Accessibilité numérique et outils éducatifs : coup de chapeau au Tribunal administratif de Paris

Notre chroniqueur Eric Barbry revient sur une récente (et rare) décision de justice concernant l’accessibilité numérique. Pour lui, les progrès qu’elle implique sont malheureusement contrebalancés par au moins un défaut majeur.

Rares sont les décisions qui portent sur l’accessibilité et le numérique. On ne peut donc que se féliciter de la décision rendue par le Tribunal administratif de Paris le 21 mai dernier.

Le Tribunal satisfait les demandes de l’association Accompagner, promouvoir, intégrer les déficients visuels, visant à :

  • Annuler la décision implicite de refus de la secrétaire d’Etat chargée des personnes handicapées de mettre en œuvre la procédure contradictoire prévue par l’article 47 de la loi n° 2005-102 du 11 février 2005 pour l’égalité des droits et des chances, la participation et la citoyenneté des personnes handicapées et l’article 8 du décret n° 2019-768 du 24 juillet 2019 relatif à l’accessibilité aux personnes handicapées des services de communication concernant l’outil Pronote ; (NDA – Aujourd’hui il s’agit de l’article 47-1 de la loi) ;
  • Enjoindre à l’ARCOM d’engager et de mener à son terme la procédure contradictoire de contrôle et de sanction prévue par l’article 47-1 de la loi du 11 février 2005.

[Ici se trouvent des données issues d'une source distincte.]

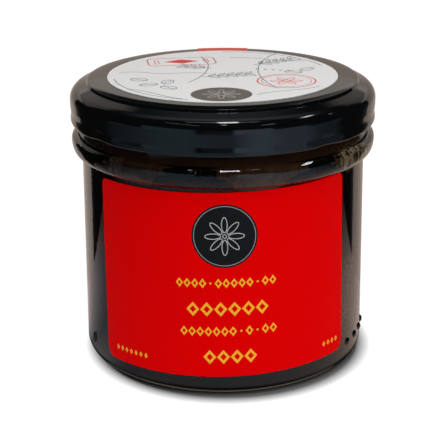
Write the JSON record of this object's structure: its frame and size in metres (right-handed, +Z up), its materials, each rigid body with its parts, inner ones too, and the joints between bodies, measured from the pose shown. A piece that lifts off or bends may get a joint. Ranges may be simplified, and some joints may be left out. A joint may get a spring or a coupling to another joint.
{
  "type": "shut glass jar of mini babas",
  "caption": "Shut low glass jar of small soaked sponge cakes, with a black metal twist-off lid, a red paper label and a round paper seal.",
  "frame": {"origin": "centre of the jar's round foot, on the surface it stands on", "axes": "+Z up the jar's axis, -Y out of the paper label at the front, +X to the right as the label is read"},
  "size_m": [0.0856, 0.0858, 0.0798],
  "materials": {
    "jar_glass": "clear pressed soda-lime glass",
    "lid_metal": "glossy black enamel on tinplate",
    "sticker_paper": "white coated paper with fine grey and red line print",
    "seal_paper": "red printed paper, satin",
    "label_paper": "red printed paper, satin",
    "baba_sponge": "soft open sponge cake, soaked dark brown"
  },
  "bodies": {
    "root": {"jar": "jar_glass", "lid": "lid_metal", "lid_sticker": "sticker_paper", "seal_strip": "seal_paper", "label": "label_paper", "babas": "baba_sponge"}
  },
  "joints": []
}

En résumé l’article 47 fixe les obligations relatives à l’accessibilité et les obligations d’information. Les mesures sont détaillées dans le décret de 2019

Cet article s’applique aux acteurs suivants :

1° personnes morales de droit public ;

2° personnes morales de droit privé délégataires d’une mission de service public, ainsi que celles créées pour satisfaire spécifiquement des besoins d’intérêt général ayant un caractère autre qu’industriel ou commercial et dont :

  • Soit l’activité est financée majoritairement par une ou plusieurs personnes mentionnées aux 1° et 3° de l’article 47 ;
  • Soit la gestion est soumise à leur contrôle ;
  • Soit plus de la moitié des membres de l’organe d’administration, de direction ou de surveillance sont désignés par elles ;

3° personnes morales de droit privé constituées par une ou plusieurs des personnes mentionnées aux 1° et 2° pour satisfaire spécifiquement des besoins d’intérêt général ayant un caractère autre qu’industriel ou commercial ;

4° entreprises dont le chiffre d’affaires excède un seuil défini par le décret en Conseil d’Etat.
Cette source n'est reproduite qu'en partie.